Prompt: Starting at the line with "Reconstruct the object", transcribe each line through the final one, both included, and add nothing.

===== Dataset content =====

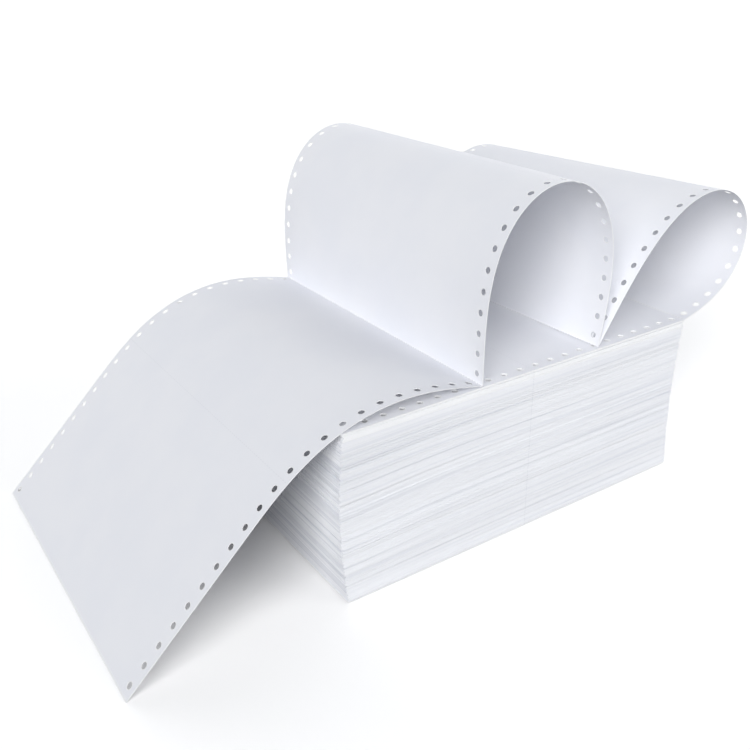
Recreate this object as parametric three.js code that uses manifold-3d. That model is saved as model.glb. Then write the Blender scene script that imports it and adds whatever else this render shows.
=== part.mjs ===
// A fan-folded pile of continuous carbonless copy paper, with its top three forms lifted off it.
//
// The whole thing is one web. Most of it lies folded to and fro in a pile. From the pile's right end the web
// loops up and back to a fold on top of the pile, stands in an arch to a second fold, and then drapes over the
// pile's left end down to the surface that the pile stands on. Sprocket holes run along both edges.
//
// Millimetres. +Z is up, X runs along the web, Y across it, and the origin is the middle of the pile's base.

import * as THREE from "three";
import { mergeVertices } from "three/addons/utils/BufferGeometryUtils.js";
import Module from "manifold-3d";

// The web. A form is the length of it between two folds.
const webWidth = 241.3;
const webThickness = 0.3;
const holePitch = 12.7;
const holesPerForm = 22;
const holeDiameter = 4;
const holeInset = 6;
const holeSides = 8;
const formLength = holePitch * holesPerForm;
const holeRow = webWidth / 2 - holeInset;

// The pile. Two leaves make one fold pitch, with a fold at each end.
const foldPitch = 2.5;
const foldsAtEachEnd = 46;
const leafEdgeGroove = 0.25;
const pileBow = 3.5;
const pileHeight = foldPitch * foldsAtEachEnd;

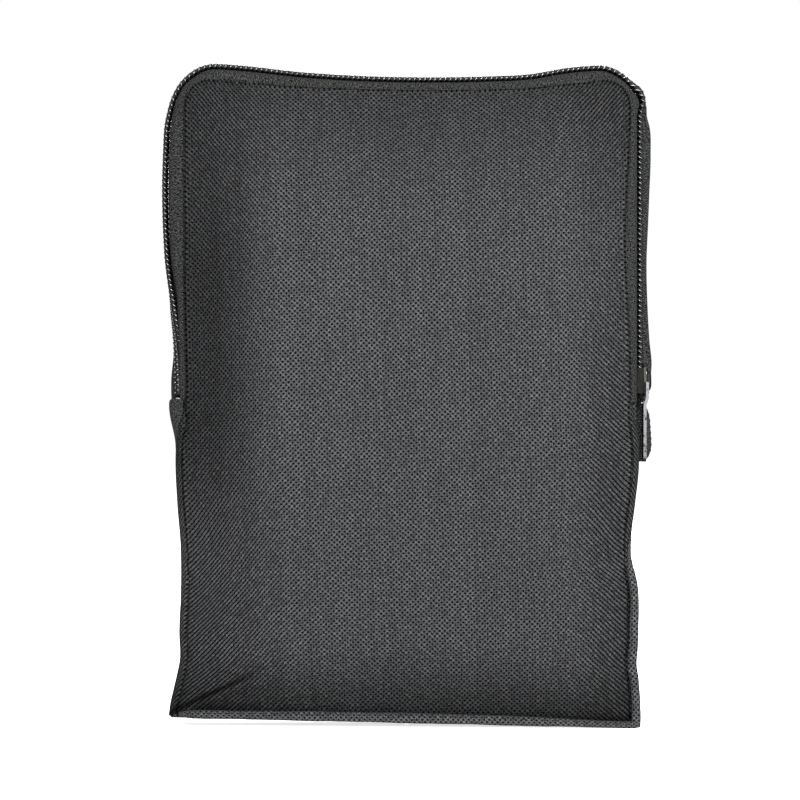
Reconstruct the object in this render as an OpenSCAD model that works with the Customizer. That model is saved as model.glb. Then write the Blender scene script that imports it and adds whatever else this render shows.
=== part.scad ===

=====

Result for this exercise:
Reconstruct the object in this render as an OpenSCAD model that works with the Customizer. That model is saved as model.glb. Then write the Blender scene script that imports it and adds whatever else this render shows.
=== part.scad ===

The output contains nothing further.